Should there be limits to privatization? Most Americans, either through an express push for privatization or through actions designed to avoid a variety of costs, have argued for the privatization of the administration of justice under the law for decades. A vast majority of Americans avoid some or all of the process the public judicial system (i.e., courts of law) offers, preferring party-driven contractual resolutions to the unpredictability and transactional costs of courts.
By some estimates, as few as one percent of lawsuits filed actually go to trial. Most resolve their disputes through what might broadly be understood as contractual means. These forms of alternative dispute resolution include settlement, mediation, and arbitration, as well as ex ante agreements requiring dispute resolution by means other than traditional lawsuits in court.
Private initiative has not been the sole driver of competition with the judiciary. The first version of the Federal Rules of Civil Procedure, issued in 1938, did not mention settlement, although many cases were settling even then. Today, by contrast, the Rules direct judges to encourage out-of-court resolution of suits. In certain situations, judges may be required or requested to evaluate and approve proposed settlements and enforce settlements against post-settlement breaches of the agreement. A relevant, common feature of these contractual agreements is privacy. In contrast to a trial, rarely are the terms of settlement available to the public.
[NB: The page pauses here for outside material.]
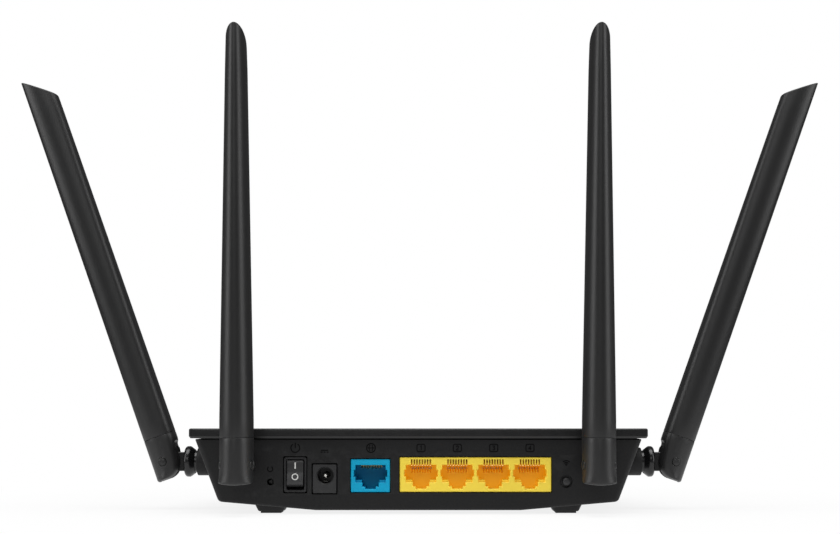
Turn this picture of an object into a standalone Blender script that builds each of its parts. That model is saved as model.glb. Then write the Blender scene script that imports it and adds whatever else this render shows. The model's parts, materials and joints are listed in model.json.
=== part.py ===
"""A wireless router with four hinged antennas, as an assembly of separate pieces.

Metres, +Z up. The rear panel with its jacks faces -Y, and the object stands on Z = 0, centred in X and Y.
The case pieces are parented to an empty at the middle of the rear panel's foot, so their own sizes are
counted forwards from the panel. Each antenna is parented to an empty on its hinge pin.
"""

import math

import bmesh
import bpy
from mathutils import Vector

# Clearance between pieces that touch or fit into each other
GAP = 0.0003

# Sides of round shapes: those seen or turned on, and small ones
ROUND_SIDES = 24
SMALL_SIDES = 16

# Case: half outline of its top edge, rear to front, as sizes
CASE_HEIGHT = 0.0287
CASE_DEPTH = 0.1143
REAR_HALF_WIDTH = 0.0846
SIDE_FLARE = 0.0025
CORNER_CHAMFER = 0.0014
WIDEST_AT = 0.052
FRONT_HALF_WIDTH = REAR_HALF_WIDTH - 0.0126
FRONT_CORNER = 0.0075
FLAT_HALF_WIDTH = 0.0394
WALL = 0.0020
WALL_SLANT = 0.33
LOWER_HALF_WIDTH = REAR_HALF_WIDTH - CASE_HEIGHT * WALL_SLANT
UNDERSIDE_LIFT = 0.0014
UNDERSIDE_RISE = 0.0031
UNDERSIDE_SLOPE = UNDERSIDE_RISE / (LOWER_HALF_WIDTH - FLAT_HALF_WIDTH)
EDGE_CHAMFER = 0.0012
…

This can include the amount of money for which the parties settled, the facts of the dispute, or even the fact that there was a dispute at all.
If courts are nothing more than venues for dispute resolution, a public service the government offers to its citizens (and non-citizens), then competition from private substitutes probably is not of much concern. Not everyone agrees with this vision of the judiciary, however. Judith Resnik and David Luban both argue that trials are public goods. According to them, we have reason to worry about the rise of contractual, private dispute resolution. Resnik sees value in trials because they produce precedent. The judge’s ruling in a particular case applies to everyone, not just the parties to the case. Private, contractual dispute resolution deprives the public of precedent, which clarifies the law and its applicability to different factual circumstances, and which serves to develop the common law. Luban’s vision is broader, couched in civic republican terminology. He argues that trials are an opportunity for expression and development of societal values. Private dispute resolution deprives the public of both of these public goods.
Product liability class actions provide another, more practical concern. If the defendant-product manufacturer resolves the dispute with a group of injured plaintiffs privately, the allegedly dangerous product likely will continue to be available on the market, and potential customers likely will not be aware of the possibility of injury associated with that product.
Should Americans be concerned with their overwhelming preference for privatized justice? Are courts something more than dispute resolution service centers? Is contractual dispute resolution worth the cost of less judicial precedent? Are courts valid and valuable enunciators and developers of social and political values?